The unreasonable effectiveness of the cathetus rule in ancient and modern optics
Abstract
The "cathetus rule" in optics alleges that the image of an object-point, formed by reflection or refraction at a surface, lies on the perpendicular ("cathetus") from the object-point to or through the surface. The first known statement of the rule, attributed to Euclid, was for a plane or spherical mirror. The rule was extended to refraction by Ptolemy.... Kepler was universally credited with the first disproof-and-salvage of the cathetus rule until 2018, when Benedetti's priority was exposed by Goulding. Kepler notwithstanding, the rule was reaffirmed by Tacquet for plane and spherical mirrors, except for the case in which the rays converge toward a point behind the eye; this became known as the "Barrovian case" because it troubled Barrow, in spite of his modern concept of an image. Barrow demolished the cathetus rule for the tangential image except in the paraxial limit, and Newton salvaged it for the sagittal image. The rule then seems to fade from history. But the rule is equivalent to the assumption that the image is stigmatic and the cathetus well defined. This narrow assumption is approximately true in the first-order (paraxial, "Gaussian") analysis of lenses and mirrors; and unacknowledged applications of the ancient rule can indeed be discerned in modern expositions of that subject.
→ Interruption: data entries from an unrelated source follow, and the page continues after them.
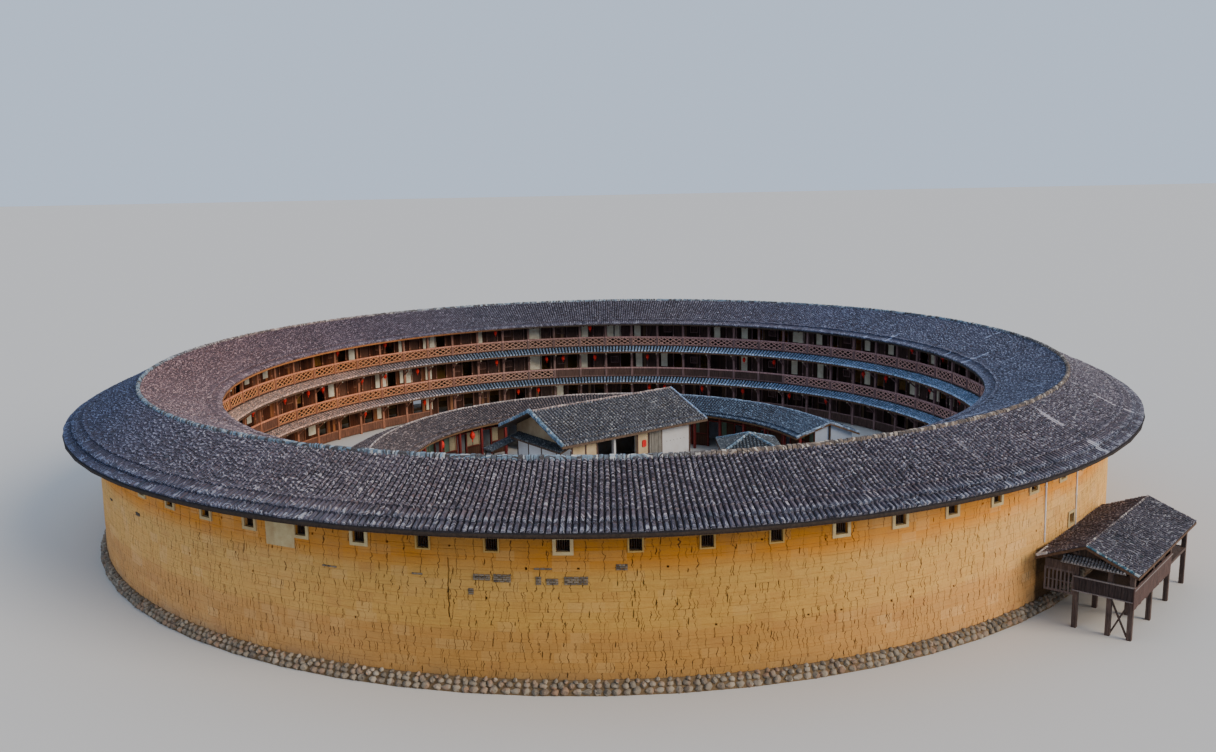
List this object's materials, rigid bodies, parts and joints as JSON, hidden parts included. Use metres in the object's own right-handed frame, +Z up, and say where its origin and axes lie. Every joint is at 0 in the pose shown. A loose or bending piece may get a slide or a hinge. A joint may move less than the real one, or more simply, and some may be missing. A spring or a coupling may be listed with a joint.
{
  "type": "tulou roundhouse, 1:2 scale model",
  "caption": "Round earth-walled courtyard house with tiled ring roof, timber galleries, inner ring, central hall and side porch, as a half-size scale model.",
  "frame": {"origin": "ring's centre on the ground, at the bottom centre of the whole model's box", "axes": "+Z up, +Y to the back of the view in the picture, +X to its right"},
  "size_m": [31.5584, 31.5584, 4.49],
  "materials": {
    "rammed_earth": "rough rammed earth",
    "stone": "rough rubble stone",
    "roof_tile": "weathered fired clay",
    "ridge_mortar": "weathered lime mortar",
    "waist_tile": "weathered fired clay",
    "timber": "aged oiled timber",
    "red_timber": "aged red paint",
    "room_panels": "limewash and timber boards",
    "white_wall": "stained limewash",
    "pipe_white": "satin"
  },
  "bodies": {
    "root": {"outer_wall_1": "rammed_earth", "outer_wall_2": "rammed_earth", "outer_wall_3": "rammed_earth", "outer_wall_4": "rammed_earth", "outer_wall_5": "rammed_earth", "outer_wall_6": "rammed_earth", "outer_wall_7": "rammed_earth", "outer_wall_8": "rammed_earth", "outer_wall_9": "rammed_earth", "outer_wall_10": "rammed_earth", "outer_wall_11": "rammed_earth", "outer_wall_12": "rammed_earth", "stone_plinth_1": "stone", "stone_plinth_2": "stone", "stone_plinth_3": "stone", "stone_plinth_4": "stone", "doorway_sill": "stone", "ring_roof_1": "roof_tile", "ring_roof_2": "roof_tile", "ring_roof_3": "roof_tile", "ring_roof_4": "roof_tile", "ridge_cap_1": "ridge_mortar", "ridge_cap_2": "ridge_mortar", "second_floor_1": "timber", "second_floor_2": "timber", "third_floor_1": "timber", "third_floor_2": "timber", "gallery_frame_1": "timber", "gallery_frame_2": "timber", "gallery_frame_3": "timber", "waist_roof_2": "waist_tile", "waist_roof_3": "waist_tile", "room_fronts_1": "room_panels", "room_fronts_2": "room_panels", "room_fronts_3": "room_panels", "inner_roof_1": "roof_tile", "inner_roof_2": "roof_tile", "inner_back_wall": "rammed_earth", "inner_room_fronts": "room_panels", "inner_columns": "red_timber", "inner_gable_wall_1": "white_wall", "inner_gable_wall_2": "white_wall", "hall_platform": "stone", "hall_walls": "white_wall", "hall_roof": "roof_tile", "hall_gable_skirt": "waist_tile", "court_shed": "waist_tile", "porch_frame": "timber", "porch_planking": "timber", "porch_screen": "timber", "porch_roof": "roof_tile", "downpipe_1": "pipe_white", "downpipe_2": "pipe_white"}
  },
  "joints": []
}
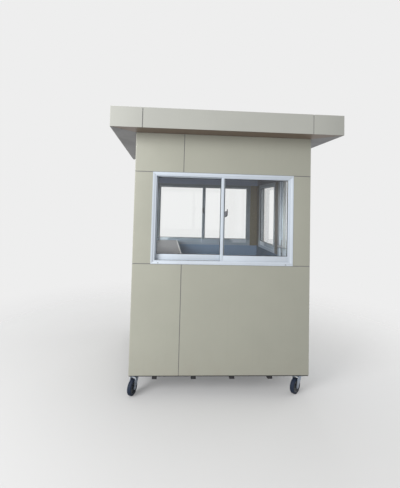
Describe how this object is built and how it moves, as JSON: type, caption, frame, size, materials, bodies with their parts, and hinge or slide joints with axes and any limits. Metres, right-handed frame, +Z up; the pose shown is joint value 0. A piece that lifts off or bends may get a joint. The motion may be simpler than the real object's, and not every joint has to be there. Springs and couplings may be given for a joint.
{
  "type": "security guard booth",
  "caption": "One-person guard booth on swivel casters: panel-clad cabin with sliding windows, a glazed side door, a flat overhanging roof box and a worktop inside.",
  "frame": {"origin": "centre of the plan on the ground, under the wheels", "axes": "+Z up; the service window faces -Y; the door is in the +X side"},
  "size_m": [1.88, 1.88, 2.317],
  "materials": {
    "composite_panel": "satin champagne beige",
    "soffit_panel": "satin, warm grey beige",
    "wall_lining": "satin olive beige",
    "joint_seal": "matte",
    "clear_glass": "clear float",
    "white_aluminium": "white powder coat",
    "dark_hardware": "satin dark grey",
    "satin_hardware": "satin",
    "frame_steel": "dark primer",
    "floor_vinyl": "grey sheet flooring",
    "caster_rubber": "worn matte rubber",
    "caster_zinc": "zinc plated",
    "roof_sheet": "pale grey",
    "counter_laminate": "laminate, pinkish grey",
    "counter_edging": "white edging"
  },
  "bodies": {
    "booth": {"back_cladding": "composite_panel", "back_wall": "wall_lining", "back_window_frame": "white_aluminium", "back_window_glass": "clear_glass", "back_window_sashes": "white_aluminium", "base_frame": "frame_steel", "caster_plates": "caster_zinc", "ceiling": "wall_lining", "counter_brackets": "frame_steel", "counter_edge": "counter_edging", "counter_top": "counter_laminate", "door_frame": "white_aluminium", "door_hinge_frame_leaves": "satin_hardware", "fascia": "composite_panel", "floor_bearers": "frame_steel", "floor_deck": "floor_vinyl", "front_cladding": "composite_panel", "front_wall": "wall_lining", "front_window_frame": "white_aluminium", "front_window_glass": "clear_glass", "front_window_sashes": "white_aluminium", "joint_seals": "joint_seal", "left_cladding": "composite_panel", "left_wall": "wall_lining", "left_window_frame": "white_aluminium", "left_window_glass": "clear_glass", "left_window_sashes": "white_aluminium", "right_cladding": "composite_panel", "right_wall": "wall_lining", "right_wall_lintel": "wall_lining", "right_window_frame": "white_aluminium", "right_window_glass": "clear_glass", "right_window_sashes": "white_aluminium", "roof_core": "roof_sheet", "roof_deck": "roof_sheet", "sash_latches": "dark_hardware", "soffit": "soffit_panel"},
    "door": {"door_leaf": "white_aluminium", "door_panel": "white_aluminium", "door_glass": "clear_glass", "door_handles": "satin_hardware", "door_hinge_door_leaves": "satin_hardware"},
    "swivel_front_left": {"caster_fork_front_left": "caster_zinc"},
    "wheel_front_left": {"caster_wheel_front_left": "caster_zinc", "caster_tyre_front_left": "caster_rubber"},
    "swivel_front_right": {"caster_fork_front_right": "caster_zinc"},
    "wheel_front_right": {"caster_wheel_front_right": "caster_zinc", "caster_tyre_front_right": "caster_rubber"},
    "swivel_back_left": {"caster_fork_back_left": "caster_zinc"},
    "wheel_back_left": {"caster_wheel_back_left": "caster_zinc", "caster_tyre_back_left": "caster_rubber"},
    "swivel_back_right": {"caster_fork_back_right": "caster_zinc"},
    "wheel_back_right": {"caster_wheel_back_right": "caster_zinc", "caster_tyre_back_right": "caster_rubber"}
  },
  "joints": [
    {"name": "door_hinge", "type": "hinge", "parent": "booth", "child": "door", "pos_m": [0.76, -0.6535, 1.1315], "axis": [0, 0, -1], "range_deg": [0, 100]},
    {"name": "caster_swivel_front_left", "type": "hinge", "parent": "booth", "child": "swivel_front_left", "pos_m": [-0.702, -0.69, 0.147], "axis": [0, 0, 1], "continuous": true},
    {"name": "caster_wheel_front_left", "type": "hinge", "parent": "swivel_front_left", "child": "wheel_front_left", "pos_m": [-0.71685, -0.72498, 0.0625], "axis": [0.9205, -0.3907, 0], "continuous": true},
    {"name": "caster_swivel_front_right", "type": "hinge", "parent": "booth", "child": "swivel_front_right", "pos_m": [0.676, -0.69, 0.147], "axis": [0, 0, 1], "continuous": true},
    {"name": "caster_wheel_front_right", "type": "hinge", "parent": "swivel_front_right", "child": "wheel_front_right", "pos_m": [0.64689, -0.71443, 0.0625], "axis": [0.6428, -0.766, 0], "continuous": true},
    {"name": "caster_swivel_back_left", "type": "hinge", "parent": "booth", "child": "swivel_back_left", "pos_m": [-0.702, 0.69, 0.147], "axis": [0, 0, 1], "continuous": true},
    {"name": "caster_wheel_back_left", "type": "hinge", "parent": "swivel_back_left", "child": "wheel_back_left", "pos_m": [-0.71685, 0.65502, 0.0625], "axis": [0.9205, -0.3907, 0], "continuous": true},
    {"name": "caster_swivel_back_right", "type": "hinge", "parent": "booth", "child": "swivel_back_right", "pos_m": [0.676, 0.69, 0.147], "axis": [0, 0, 1], "continuous": true},
    {"name": "caster_wheel_back_right", "type": "hinge", "parent": "swivel_back_right", "child": "wheel_back_right", "pos_m": [0.64689, 0.66557, 0.0625], "axis": [0.6428, -0.766, 0], "continuous": true}
  ]
}
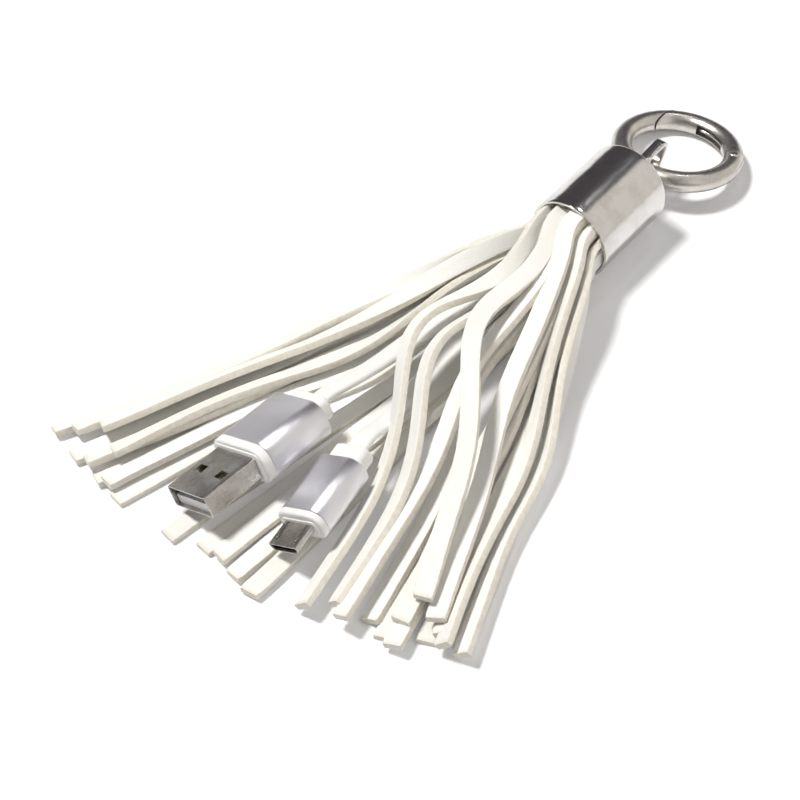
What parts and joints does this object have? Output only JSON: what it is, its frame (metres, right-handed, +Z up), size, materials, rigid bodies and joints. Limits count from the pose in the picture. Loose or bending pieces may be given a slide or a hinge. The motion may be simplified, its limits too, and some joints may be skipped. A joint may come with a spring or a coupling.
{
  "type": "keychain usb cable",
  "caption": "Leather tassel key chain: a metal cap with a spring-gate key ring holds a rolled, fringed strip and a folded flat charging cable with plugs at both ends.",
  "frame": {"origin": "centre of the object's box on the table it lies on, the cable legs and their plugs left out", "axes": "+Y from the fringe's tips towards the key ring, +Z up from the table, +X to the right seen from the tips"},
  "size_m": [0.0933, 0.1525, 0.018],
  "materials": {
    "cap_metal": "polished plating with fine pits",
    "ring_metal": "slightly dull nickel plating",
    "spring_steel": "bright spring steel",
    "leather": "smooth off-white leather with cut edges",
    "cable_jacket": "smooth satin white jacket",
    "shell_steel": "nickel-plated pressed steel",
    "white_plastic": "moulded white plastic",
    "black_plastic": "moulded black plastic",
    "contact_metal": "gold-plated contacts",
    "white_moulding": "satin white moulding",
    "sleeve_aluminium": "satin anodised aluminium"
  },
  "bodies": {
    "tassel": {"cap": "cap_metal", "loop": "cap_metal", "fringe": "leather", "cable_usb_a": "cable_jacket", "cable_micro": "cable_jacket", "usb_a_shell": "shell_steel", "usb_a_insulator": "white_plastic", "usb_a_contacts": "contact_metal", "usb_a_mould": "white_moulding", "usb_a_sleeve": "sleeve_aluminium", "micro_shell": "shell_steel", "micro_insulator": "black_plastic", "micro_contacts": "contact_metal", "micro_latches": "spring_steel", "micro_mould": "white_moulding", "micro_sleeve": "sleeve_aluminium"},
    "ring": {"ring_body": "ring_metal", "gate_pin": "ring_metal"},
    "gate": {"ring_gate": "ring_metal", "gate_spring": "spring_steel"}
  },
  "joints": [
    {"name": "ring_swing", "type": "hinge", "parent": "tassel", "child": "ring", "pos_m": [0.005, 0.0508, 0.00658], "axis": [0.9979, 0, 0.0645], "range_deg": [0, 95]},
    {"name": "gate_hinge", "type": "hinge", "parent": "ring", "child": "gate", "pos_m": [0.01611, 0.06675, 0.00437], "axis": [-0.0635, 0.1805, 0.9815], "range_deg": [0, 28], "stiffness_Nm_per_rad": 0.04, "springref_deg": -34.38}
  ]
}
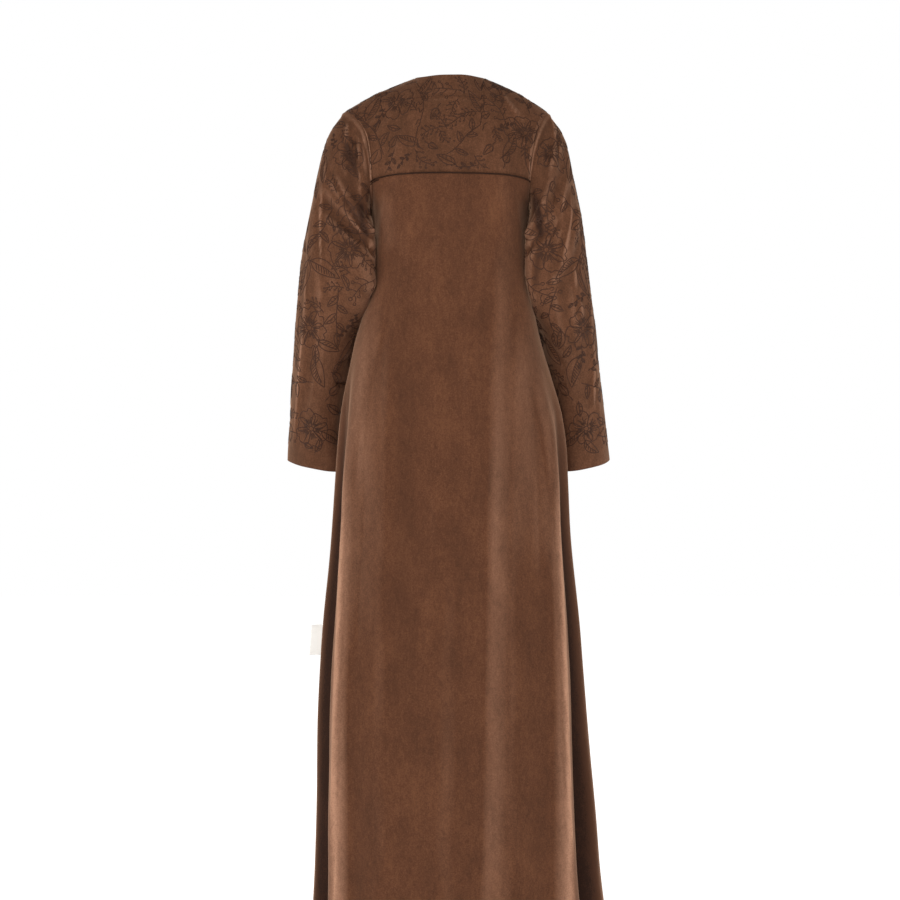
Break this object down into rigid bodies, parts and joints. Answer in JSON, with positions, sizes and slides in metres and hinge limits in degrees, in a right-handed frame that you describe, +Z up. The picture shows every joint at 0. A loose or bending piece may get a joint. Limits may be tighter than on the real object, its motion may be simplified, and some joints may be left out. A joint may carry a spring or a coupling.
{
  "type": "abaya",
  "caption": "Floor-length loose robe in brushed suede-like cloth, worn hollow form with long open sleeves bent forward, embroidered yoke and sleeves, plain flared back and lapped fronts.",
  "frame": {"origin": "middle of the neck opening, level with the inner ends of the shoulder seams, where the wearer's shoulders hold the garment", "axes": "+Z up towards the neck, +Y out of the back of the garment, +X to the wearer's left"},
  "size_m": [0.5946, 0.3956, 1.5171],
  "materials": {
    "suede": "brushed suede-like nap",
    "embroidered_suede": "brushed suede-like nap with tone-on-tone embroidery",
    "piping": "dull dark cord",
    "tape": "smooth woven tape"
  },
  "bodies": {
    "root": {"back_panel": "suede", "back_yoke": "embroidered_suede", "yoke_piping": "piping", "front_left": "suede", "front_right": "suede", "sleeve_left": "embroidered_suede", "sleeve_right": "embroidered_suede", "side_label": "tape"}
  },
  "joints": []
}
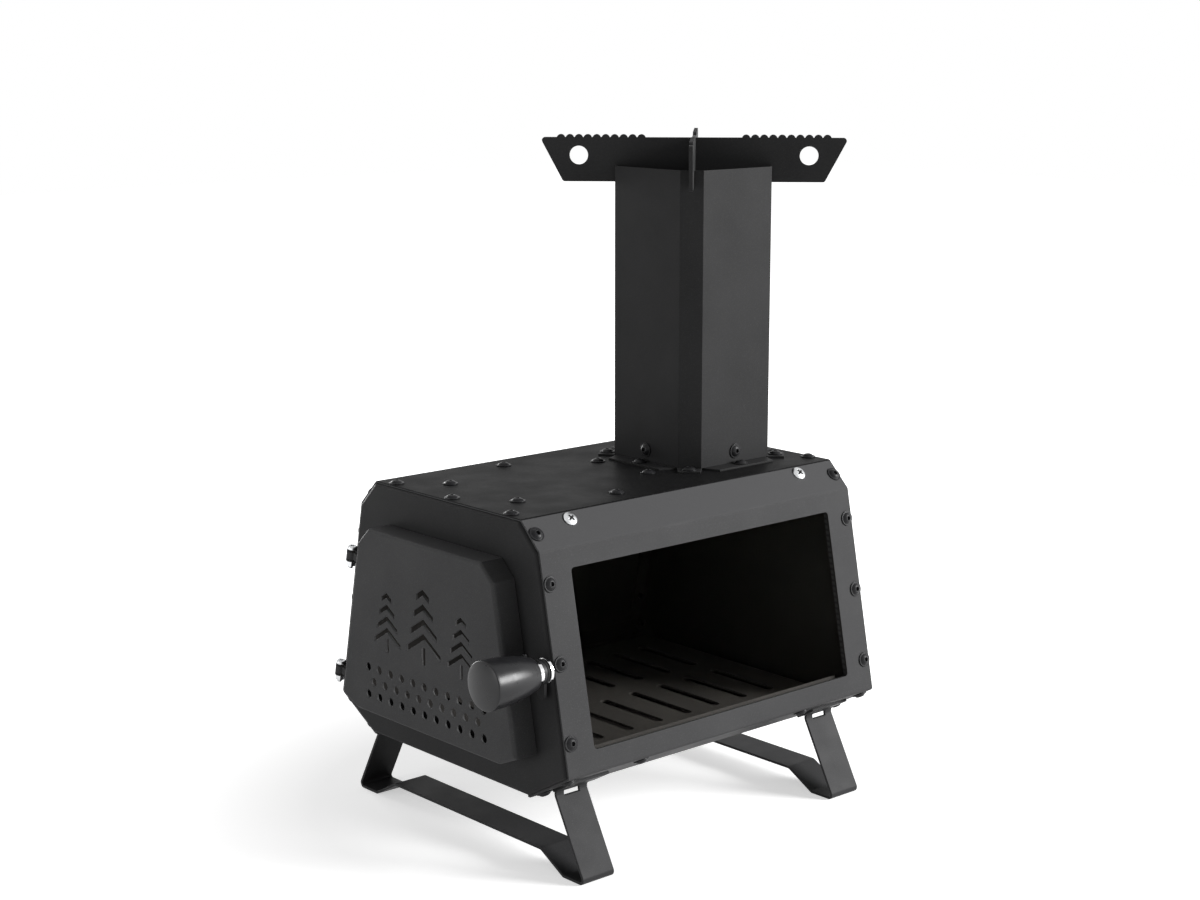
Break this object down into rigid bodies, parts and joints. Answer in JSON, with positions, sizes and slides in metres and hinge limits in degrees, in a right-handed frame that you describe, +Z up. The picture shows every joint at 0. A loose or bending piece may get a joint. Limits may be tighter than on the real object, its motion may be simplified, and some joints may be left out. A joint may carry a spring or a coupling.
{
  "type": "camping wood stove",
  "caption": "Folded-steel camping wood stove with a glazed front wall, hinged vented door and turn knob, square chimney with a lift-off toothed pot rack, on bent strap legs.",
  "frame": {"origin": "on the ground, in the middle of the footprint that runs from the knob's end to the rack's tip", "axes": "+Z up, +X from the door end towards the chimney end; the window faces -Y"},
  "size_m": [0.4034, 0.2814, 0.5297],
  "materials": {
    "black_steel": "satin",
    "door_steel": "satin",
    "leg_steel": "satin",
    "rack_steel": "satin",
    "inner_steel": "matte",
    "black_screws": "satin",
    "bright_steel": "brushed",
    "polished_ring": "polished",
    "knob_black": "satin gloss",
    "gasket_rope": "woven, matte",
    "stove_glass": "clear, slightly smoked"
  },
  "bodies": {
    "stove": {"outer_shell": "black_steel", "base_pan": "inner_steel", "door_end_plate": "black_steel", "back_end_plate": "black_steel", "window_gasket": "gasket_rope", "window_glass": "stove_glass", "glass_retainer_upper": "inner_steel", "glass_retainer_lower": "inner_steel", "upper_glass_screws": "bright_steel", "lower_glass_screws": "black_screws", "cooktop_plate": "inner_steel", "cooktop_screws": "black_screws", "fire_grate": "inner_steel", "flue_collar": "black_steel", "collar_screws": "black_screws", "chimney": "black_steel", "chimney_screws": "black_screws", "door_end_leg": "leg_steel", "back_end_leg": "leg_steel", "leg_screws": "black_screws", "front_shell_screws": "black_screws", "rear_shell_screws": "black_screws", "top_edge_screws": "black_screws", "hinge_brackets": "black_steel", "hinge_bolts": "bright_steel", "hinge_nuts": "bright_steel"},
    "door": {"door_pan": "door_steel", "door_hinge_leaves": "door_steel", "latch_keeper": "bright_steel"},
    "latch": {"latch_shaft": "bright_steel", "latch_clip": "bright_steel", "latch_cam": "black_steel", "knob_base_ring": "polished_ring", "knob_spacer": "black_steel", "knob_neck_ring": "polished_ring", "knob_grip": "knob_black"},
    "rack": {"rack_plate_long": "rack_steel", "rack_plate_cross": "rack_steel"}
  },
  "joints": [
    {"name": "door_hinge", "type": "hinge", "parent": "stove", "child": "door", "pos_m": [-0.14856, 0.12182, 0.157], "axis": [0, 0.1932, -0.9812], "range_deg": [0, 150]},
    {"name": "latch_turn", "type": "hinge", "parent": "stove", "child": "latch", "pos_m": [-0.14216, -0.11804, 0.1625], "axis": [1, 0, 0], "range_deg": [0, 90]},
    {"name": "rack_lift", "type": "slide", "parent": "stove", "child": "rack", "axis": [0, 0, 1], "range_m": [0, 0.05]}
  ]
}
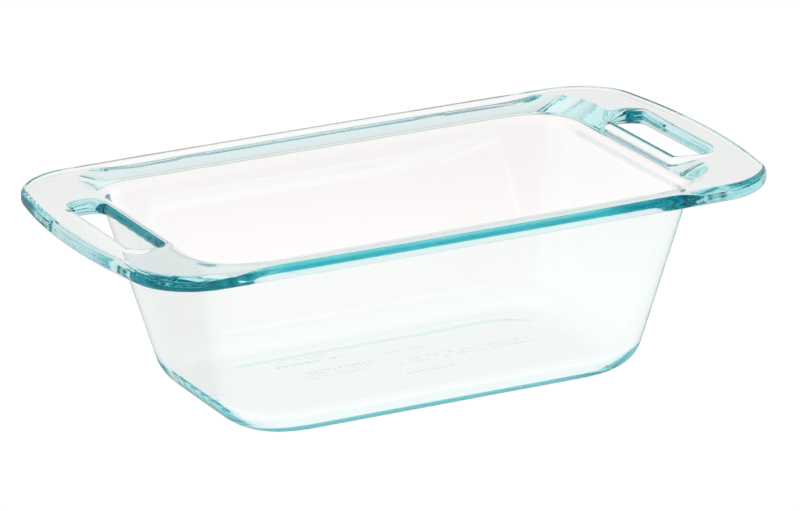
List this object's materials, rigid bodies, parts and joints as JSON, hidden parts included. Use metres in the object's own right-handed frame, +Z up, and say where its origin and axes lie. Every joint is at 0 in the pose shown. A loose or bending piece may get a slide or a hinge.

Moreover, the validity of the rule for the sagittal image fills a critical gap in meridional ray-tracing through spherical surfaces: by tracing the chief ray from an off-axis object-point, then applying the cathetus rule to the successive surfaces, one can locate successive sagittal image-points on the chief ray (produced rectilinearly through surfaces as necessary), and hence assess astigmatism to leading order, without tracing any rays outside the meridional plane.